The department said charges are only laid if there is sufficient evidence to secure a conviction, and there is a high bar for what can be used as evidence in court.

Last August, the department issued a public plea for information related to potential violations of the Forests Act that led to the devastating wildfire. 

It said a considerable amount of information had already been gathered, including from the public, but the investigation could only continue if new information was brought to light about the cause or who might be responsible.

Charges under the Forests Act are not criminal charges. An RCMP investigation into the wildfire determined there was no criminality in the cause of the blaze.

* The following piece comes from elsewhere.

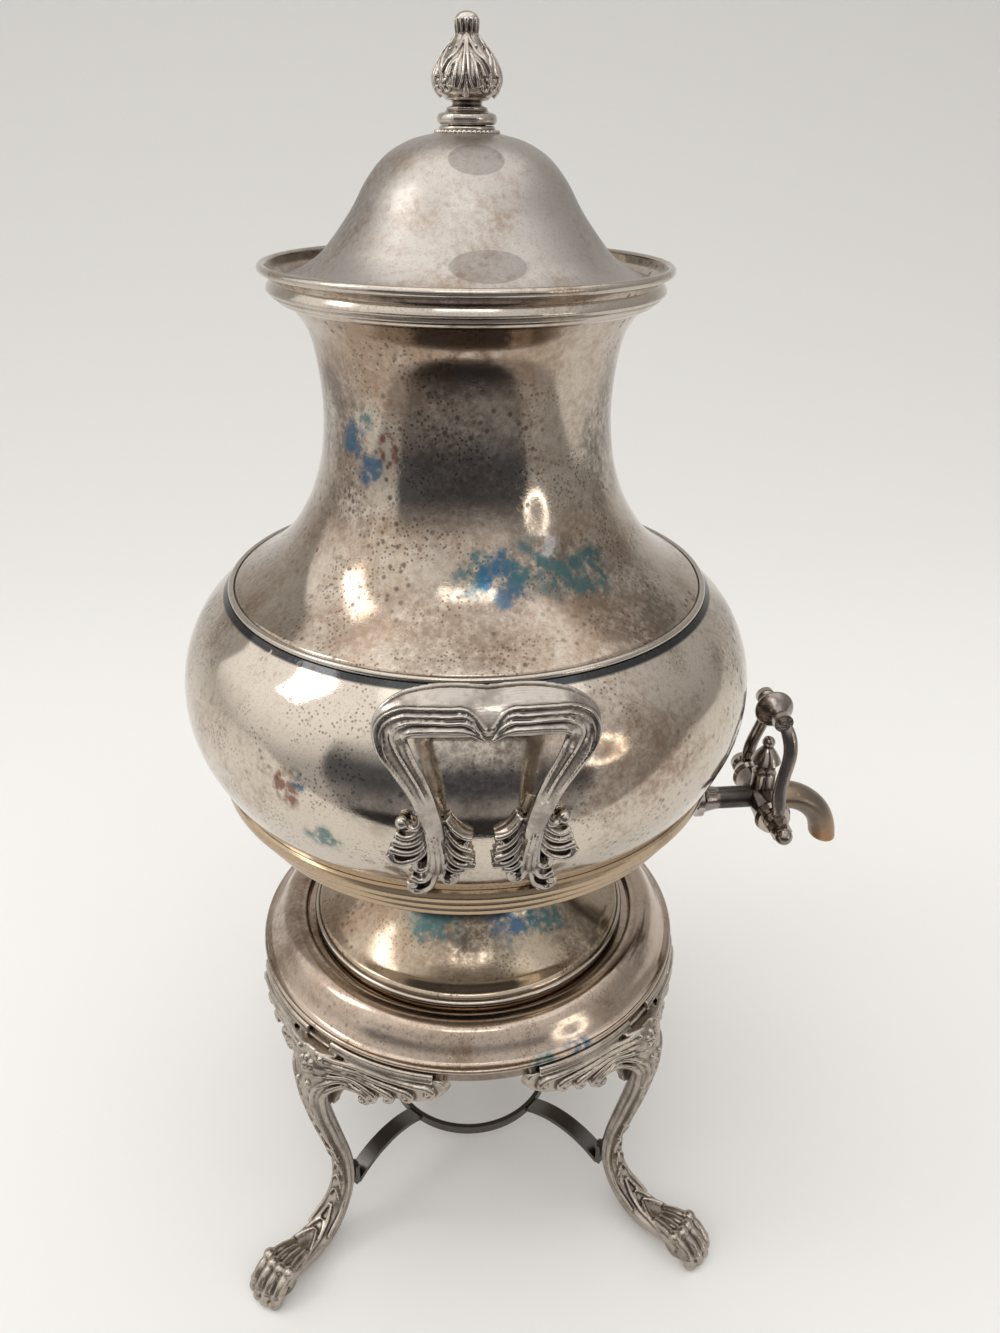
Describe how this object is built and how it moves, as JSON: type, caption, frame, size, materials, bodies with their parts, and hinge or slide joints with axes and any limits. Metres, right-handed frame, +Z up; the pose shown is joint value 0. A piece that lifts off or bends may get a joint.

WATCH | These trees were burned in the Upper Tantallon wildfire. But their legacy lives on:

Trees scorched by N.S. wildfires given new life in home builds

1 year ago
Duration 6:22
Thousands of trees in Hammonds Plains and Upper Tantallon, N.S., were burned, blackened or destroyed by the wildfires of May 2023. Now some of them are returning in a very different form. The CBC's Aly Thomson has the story.

As the blaze burned outside Halifax in 2023, another wildfire was burning on the southwestern end of the province in Shelburne County. It would grow to become the province's largest wildfire on record at 23,379 hectares.

In January 2024, the Natural Resources Department charged Dalton Clark Stewart of Villagedale, N.S., with offences under the Forests Act in relation to that fire.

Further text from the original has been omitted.